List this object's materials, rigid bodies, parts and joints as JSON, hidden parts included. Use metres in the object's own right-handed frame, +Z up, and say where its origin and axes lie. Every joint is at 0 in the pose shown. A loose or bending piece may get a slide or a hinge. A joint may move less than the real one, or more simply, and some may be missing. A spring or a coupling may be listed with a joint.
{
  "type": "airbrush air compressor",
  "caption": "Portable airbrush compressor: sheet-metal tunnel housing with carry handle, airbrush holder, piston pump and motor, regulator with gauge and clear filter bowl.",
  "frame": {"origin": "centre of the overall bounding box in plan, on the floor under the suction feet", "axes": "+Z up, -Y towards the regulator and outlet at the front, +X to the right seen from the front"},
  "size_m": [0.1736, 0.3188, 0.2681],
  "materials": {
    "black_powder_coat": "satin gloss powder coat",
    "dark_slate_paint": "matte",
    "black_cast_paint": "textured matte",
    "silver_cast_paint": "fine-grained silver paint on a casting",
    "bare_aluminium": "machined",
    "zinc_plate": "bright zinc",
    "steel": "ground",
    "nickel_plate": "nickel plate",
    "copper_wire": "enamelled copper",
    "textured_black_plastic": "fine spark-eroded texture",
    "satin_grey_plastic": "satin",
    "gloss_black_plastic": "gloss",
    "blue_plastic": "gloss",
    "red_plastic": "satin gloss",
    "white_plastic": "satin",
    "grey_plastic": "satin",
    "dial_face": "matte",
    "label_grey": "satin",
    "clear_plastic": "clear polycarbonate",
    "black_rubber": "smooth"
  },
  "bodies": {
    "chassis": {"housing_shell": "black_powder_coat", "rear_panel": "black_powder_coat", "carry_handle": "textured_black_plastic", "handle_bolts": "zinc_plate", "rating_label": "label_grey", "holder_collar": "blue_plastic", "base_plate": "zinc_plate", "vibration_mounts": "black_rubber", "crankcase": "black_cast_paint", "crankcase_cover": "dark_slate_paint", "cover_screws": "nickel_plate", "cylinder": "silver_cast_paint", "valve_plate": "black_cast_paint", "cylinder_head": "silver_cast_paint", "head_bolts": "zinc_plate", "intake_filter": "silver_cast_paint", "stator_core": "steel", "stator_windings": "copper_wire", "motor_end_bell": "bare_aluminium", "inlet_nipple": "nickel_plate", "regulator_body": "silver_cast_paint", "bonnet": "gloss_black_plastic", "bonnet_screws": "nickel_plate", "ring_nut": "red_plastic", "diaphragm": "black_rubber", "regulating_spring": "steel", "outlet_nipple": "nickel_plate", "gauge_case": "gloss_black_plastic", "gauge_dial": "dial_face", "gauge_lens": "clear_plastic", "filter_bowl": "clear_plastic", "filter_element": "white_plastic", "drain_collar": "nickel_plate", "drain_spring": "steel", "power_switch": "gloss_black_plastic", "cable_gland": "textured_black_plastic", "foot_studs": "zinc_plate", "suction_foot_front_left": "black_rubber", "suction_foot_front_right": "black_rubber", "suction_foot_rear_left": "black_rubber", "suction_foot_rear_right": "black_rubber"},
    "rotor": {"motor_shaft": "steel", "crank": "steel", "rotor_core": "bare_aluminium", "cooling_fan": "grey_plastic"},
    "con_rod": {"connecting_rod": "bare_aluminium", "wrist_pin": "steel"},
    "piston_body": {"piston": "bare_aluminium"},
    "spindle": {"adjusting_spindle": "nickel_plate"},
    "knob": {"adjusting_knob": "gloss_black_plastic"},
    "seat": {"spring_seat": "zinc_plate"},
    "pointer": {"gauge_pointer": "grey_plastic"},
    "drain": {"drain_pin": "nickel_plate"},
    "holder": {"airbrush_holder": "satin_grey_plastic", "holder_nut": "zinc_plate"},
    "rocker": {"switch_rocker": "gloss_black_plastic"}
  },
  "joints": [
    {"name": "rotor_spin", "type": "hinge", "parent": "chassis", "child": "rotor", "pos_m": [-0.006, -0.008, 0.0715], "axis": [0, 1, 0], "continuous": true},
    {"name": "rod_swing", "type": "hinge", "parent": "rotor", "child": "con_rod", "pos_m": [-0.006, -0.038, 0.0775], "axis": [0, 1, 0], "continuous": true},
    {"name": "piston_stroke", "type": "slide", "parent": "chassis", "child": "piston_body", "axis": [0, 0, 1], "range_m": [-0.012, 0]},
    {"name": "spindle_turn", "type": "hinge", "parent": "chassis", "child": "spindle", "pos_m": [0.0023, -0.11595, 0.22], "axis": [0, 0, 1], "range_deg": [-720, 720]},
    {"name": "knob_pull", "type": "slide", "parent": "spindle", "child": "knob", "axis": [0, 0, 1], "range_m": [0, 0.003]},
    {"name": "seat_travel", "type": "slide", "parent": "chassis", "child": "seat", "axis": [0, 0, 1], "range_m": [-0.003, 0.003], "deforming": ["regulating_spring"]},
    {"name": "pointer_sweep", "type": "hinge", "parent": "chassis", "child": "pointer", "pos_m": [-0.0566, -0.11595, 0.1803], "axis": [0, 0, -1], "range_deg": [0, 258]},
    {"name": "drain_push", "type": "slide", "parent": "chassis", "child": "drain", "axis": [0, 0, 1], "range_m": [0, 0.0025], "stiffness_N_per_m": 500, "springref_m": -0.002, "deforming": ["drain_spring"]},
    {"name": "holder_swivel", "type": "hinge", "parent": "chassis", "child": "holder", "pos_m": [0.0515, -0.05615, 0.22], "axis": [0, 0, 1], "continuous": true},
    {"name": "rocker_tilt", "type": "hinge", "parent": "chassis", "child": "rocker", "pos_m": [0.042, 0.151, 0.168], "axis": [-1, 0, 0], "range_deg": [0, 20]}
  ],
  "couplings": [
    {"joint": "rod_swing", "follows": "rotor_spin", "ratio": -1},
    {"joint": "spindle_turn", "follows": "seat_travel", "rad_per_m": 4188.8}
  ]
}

-----

**DESCRIPTION OF THE TASK**:
State the number of lines in the data that include the string "joints", and add nothing else.

**COMPLETED TASK**:
2